A group of advocates are calling for Fairfax County to improve its affordable housing policy after a new report revealed how housing costs burden low-income families.
The report, “Ensuring Housing Opportunities in Fairfax,” finds that 85 percent of renters and 75 percent of owners who earn $50,000 per family per year live in unaffordable housing. The Coalition for Smarter Growth and Tenants and Workers United released the report.
The groups are calling on the county to focus its affordable housing efforts on those families earning less than $50,000 a year, or half the county’s median income. They want the Board of Supervisors to dedicate 80 percent of the money in the county’s One Penny for Affordable Housing Fund to the families, either through policy in the 2008 budget or by enacting a separate ordinance, Coalition for Smarter Growth Policy Director Cheryl Cort said.

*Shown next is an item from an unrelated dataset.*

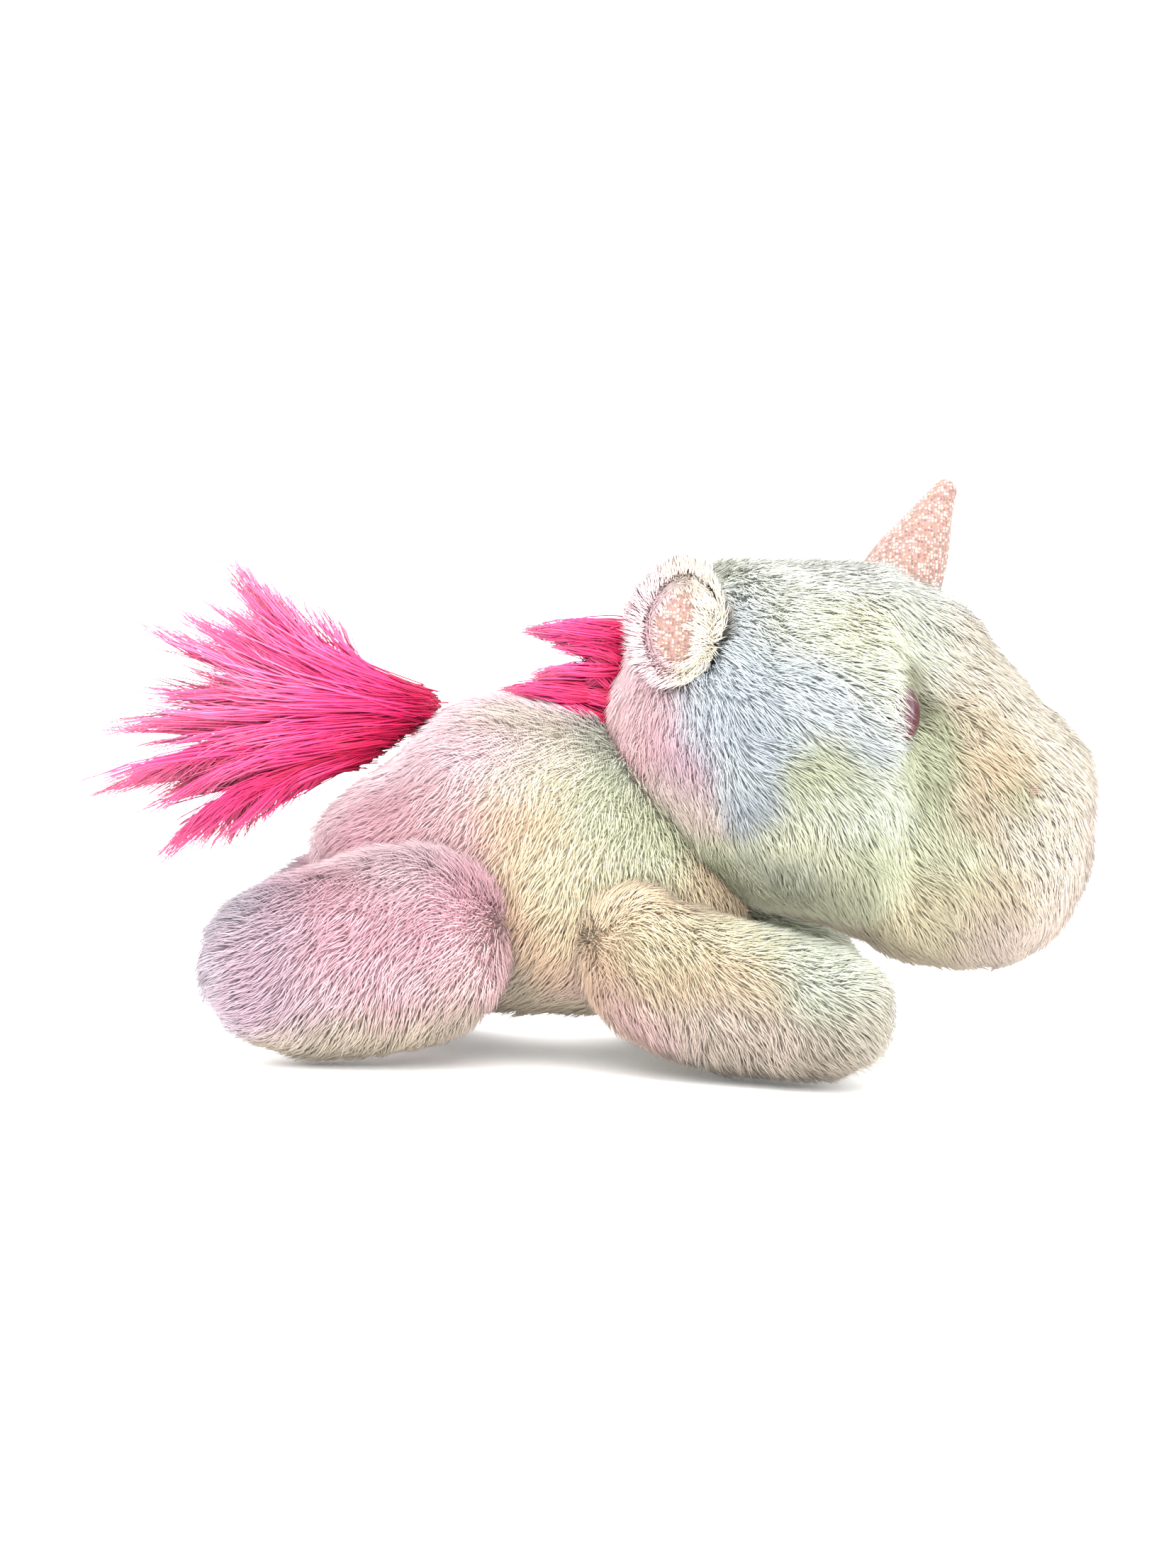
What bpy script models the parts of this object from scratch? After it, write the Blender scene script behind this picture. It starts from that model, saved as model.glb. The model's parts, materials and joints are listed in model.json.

The county created The One Penny Fund in 2005 to provide affordable housing for residents. Nearly $18 million was devoted to the fund last year. It devotes the value of 1 cent on the county’s real estate tax toward preserving affordable housing units. But only 4 percent of the units the fund preserves are affordable for families earning less than $50,000 annually, the report said.
“That’s not right, and that needs to be changed,” said the Rev. Keary Kincannon, of Rising Hope Church in Alexandria.
The advocates also hope the fund is raised to a Two Penny fund as well, Tenants and Workers United Director Edgar Rivera said.